Hari ini, seni tidak lagi diperlakukan sebagai jalan hidup, melainkan sebagai alat cepat untuk eksistensi. Kita memproduksi penyanyi, aktor, seniman visual, dan kreator dalam jumlah besar, tetapi gagal melahirkan tokoh. Yang ada hanyalah figur populer—datang cepat, pergi tanpa jejak.
Budaya Instan: Kuburan Ketokohan
Ketokohan membutuhkan waktu, disiplin, dan laku. Tetapi bangsa ini telah memutus ketiganya. Generasi muda didorong untuk segera tampil, bukan untuk lama belajar. Mereka dipuji karena berani berekspresi, bukan karena mampu bertanggung jawab atas ekspresinya.
Dalam ekosistem ini, seni dinilai dari engagement, bukan dari kedalaman. Dari reach, bukan dari resonansi. Akibatnya, seniman tidak pernah dipaksa bertanya: apa makna karyaku bagi bangsa ini?
Kita menciptakan generasi yang terkenal tanpa diuji, dipuja tanpa ditempa, dan dilupakan tanpa disesali.
Generasi yang Menolak Menjadi Murid
Salah satu sebab paling serius dari krisis ketokohan adalah hilangnya etika berguru. Menjadi murid dianggap hina. Mengakui ketidaktahuan dianggap kelemahan. Padahal, semua tokoh besar lahir dari kerendahan hati untuk belajar lama dan dalam.
Hari ini, generasi muda ingin melompati proses. Tradisi tidak dipelajari, tetapi “dikemas ulang”. Maestro tidak dirujuk, tetapi “diklaim usang”. Seni lama dijadikan properti estetika, tanpa memahami nilai dan tanggung jawab di baliknya.
Hasilnya bukan pembaruan, melainkan pemiskinan makna.
Negara yang Salah Memahami Kebudayaan
Negara juga tidak sepenuhnya tak bersalah. Kebudayaan direduksi menjadi agenda, festival, dan angka serapan anggaran. Negara sibuk merayakan keramaian, tetapi abai membangun ekosistem ketokohan.

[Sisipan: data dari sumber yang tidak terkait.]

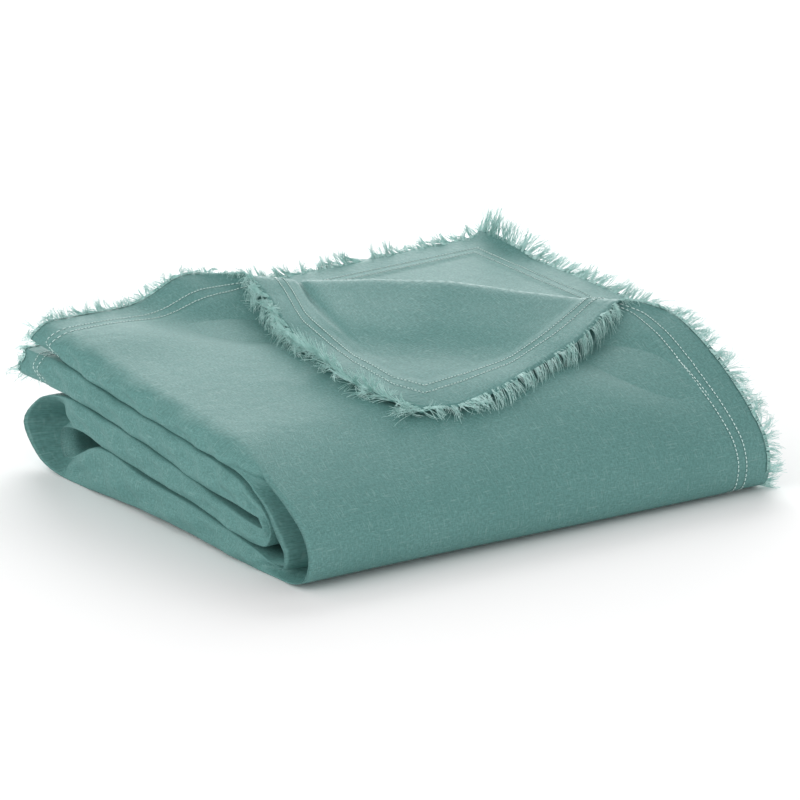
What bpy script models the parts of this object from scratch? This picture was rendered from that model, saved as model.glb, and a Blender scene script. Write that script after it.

Tidak ada sistem perlindungan jangka panjang bagi seniman yang memilih jalan sunyi. Tidak ada kebijakan serius untuk memastikan regenerasi maestro. Tidak ada keberanian membiayai proses yang hasilnya tidak instan.
Negara ingin hasil cepat: pertunjukan, peringatan, pencitraan. Padahal, tokoh seni lahir dari ketekunan yang sering kali tidak fotogenik.
Industri: Mesin Penggiling Ingatan
Industri kreatif mempercepat kehancuran ini. Ia tidak membutuhkan tokoh, hanya membutuhkan wajah baru. Tidak butuh karya abadi, cukup produk laku. Ketika seorang figur mulai matang dan kritis, ia diganti dengan yang lebih muda dan lebih patuh pada tren.
Industri tidak menciptakan legenda. Ia menciptakan siklus lupa.
Kita Semua Bersalah
Publik ikut berperan. Kita lebih suka sensasi ketimbang kualitas. Lebih suka drama ketimbang pemikiran. Kita ingin seniman menghibur, tetapi menolak ketika mereka mengganggu kenyamanan.
Bangsa ini ingin seni, tetapi takut pada kedalaman. Ingin hiburan, tetapi alergi pada makna.
Tutupe: Bangsa Tanpa Tokoh adalah Bangsa Tanpa Cermin
Tokoh seni adalah cermin bangsa. Tanpa mereka, kita kehilangan penanda ingatan kolektif—tidak tahu siapa kita, apa yang pernah kita perjuangkan, dan nilai apa yang seharusnya diwariskan.
Jika kita terus memelihara budaya instan, memusuhi proses, dan meremehkan laku, maka pertanyaan ini akan menjadi kenyataan pahit:
Bukan mengapa bangsa ini tidak lagi punya tokoh seni yang layak dikenang—
tetapi apakah bangsa ini masih pantas memiliki tokoh seni?